O que se convencionou chamar de autonomia do Banco Central, que não é independência, são as restrições impostas à direção do banco para não se meter em política, principalmente em eleição presidencial. Mas foi justamente a interferência no processo político que tem caracterizado a gestão de Campos Neto desde a mudança de governo, quando se omitiu em condenar o jogo eleitoreiro do governo anterior de tentar comprar a eleição de Bolsonaro com isenções fiscais e assistência social.
Ficou muito claro com essa omissão, relativa à política fiscal, mas com efeito na política monetária, que o BC de Bolsonaro realmente não usava sua autonomia política para cumprir seu papel constitucional. Sua direção é mesmo política, como agora atestam mensagens de celular trocadas entre Campos Neto e ministros do ex-presidente, antes e depois das eleições. Sob esse aspecto, a lei da autonomia do BC tornou-se inútil, antes mesmo de completar quatro anos de seu ciclo de vigência.
Em sua essência, a autonomia deve ser encarada como uma proteção da sociedade contra manobras políticas do mais importante instrumento de poder do Estado, principalmente em momentos de eleição. Em outros momentos a questão se reduz à condução da política monetária definida pelo Copom. É esse o ponto essencial que deve ser levado em conta numa avaliação da gestão de Campos Neto. Ele se omitiu quando sua interferência era mais necessária, “limpando” as eleições.
Entretanto, ninguém deveria se surpreender com esse tipo de comportamento do neto de Roberto Campos, o ideólogo, mais para o final de sua vida, da privatização radical na política econômica brasileira. Campos Neto foi colocado na presidência do BC para fazer o que está fazendo, e para se omitir quando não deve fazer. Foi uma das travas que Guedes colocou, junto com três outras da política fiscal, no caminho de um eventual presidente progressista, caso Bolsonaro fosse derrotado.
Já escrevi sobre as travas fiscais. Inclusive no meu recente livro, “A Economia Brasileira como Ela É”, editado pela Amazon. São elas, além do estúpido “teto de gastos”, a obsessão com a limitação dos gastos ao que se arrecada, e a realização de superávits primários. É até possível conviver com essas duas últimas, como quer Lula, mas praticamente impossível, se o objetivo for a retomada do desenvolvimento econômico sustentável, seguir a trilha completa indicada pelas travas de Guedes.

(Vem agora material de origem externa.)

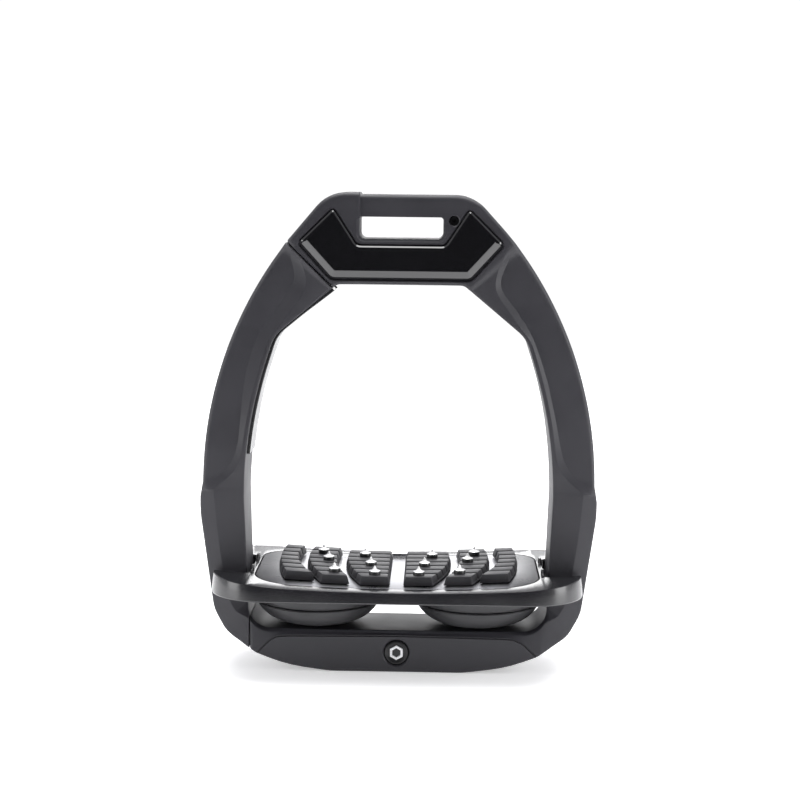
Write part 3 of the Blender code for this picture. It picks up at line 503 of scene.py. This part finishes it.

Além disso, o neoliberalismo radical de Guedes não veio sozinho. Ele já estava inscrito na Constituição de 1988, conforme o Art. 166. Segundo esse artigo, as sobras de recursos na execução orçamentária, relativas a qualquer item provisionado, devem ser aplicadas no abatimento da dívida pública, e não em outras áreas. Com isso, o eventual aumento de receitas públicas em relação às despesas acaba esterilizado por uma regra constitucional tão sem sentido quanto as outras três travas.
Com a salvaguarda desses impedimentos fiscais, e seguro de que tem mandato permanente, o presidente do BC trabalhou abertamente pela derrota de Lula. Chegou a fazer cálculos estatísticos enviados a seus aliados no governo anterior, prevendo a abstenção de parte do eleitorado lulista, de forma a tranquilizá-los sobre a vitória certa de Bolsonaro. A derrota, no contexto institucional em que ele atua, é apenas um incidente. Ele governa o Brasil através do BC como se nada tivesse acontecido.
Contudo, como se tem discutido na imprensa, o presidente do BC não é intocável. Ele e toda a diretoria podem ser demitidos. A condição é que não cumpram por dois anos seguidos as metas estabelecidas pelo Copom (atualmente, ministérios da Fazenda e do Planejamento), e que a demissão seja aprovada pelo Congresso. O custo político disso é alto. Mas não se pense que não pode ser pago. Lula provavelmente conseguiria o aval de uma grande mobilização da opinião pública nesse sentido.
O problema central, porém, a meu juízo, não é propriamente esse. Achar um novo presidente e uma nova diretoria do BC não chega a ser tão difícil. O problema é mudar a própria natureza da política monetária. Estamos completando cerca de quatro décadas sob o jugo de uma política fiscal-monetária regressiva, de especulação, que nos foi imposta com a crise da dívida externa pelo FMI, no início dos anos 1980. Ela, desde então, contaminou até a alma a alta burocracia econômica brasileira.
Para superar a economia de “especulação” e passar para um regime econômico de “produção”, como propõe o manifesto recém-lançado por um grupo de economistas progressistas, é preciso, antes de mais nada, reduzir a taxa de juros para níveis aceitáveis. Mas é preciso também mudar a política fiscal, eliminando as travas do desenvolvimento sustentável acima indicadas, herdadas do governo Bolsonaro. Sem isso, continuaremos fazendo bolsonarismo sem Bolsonaro.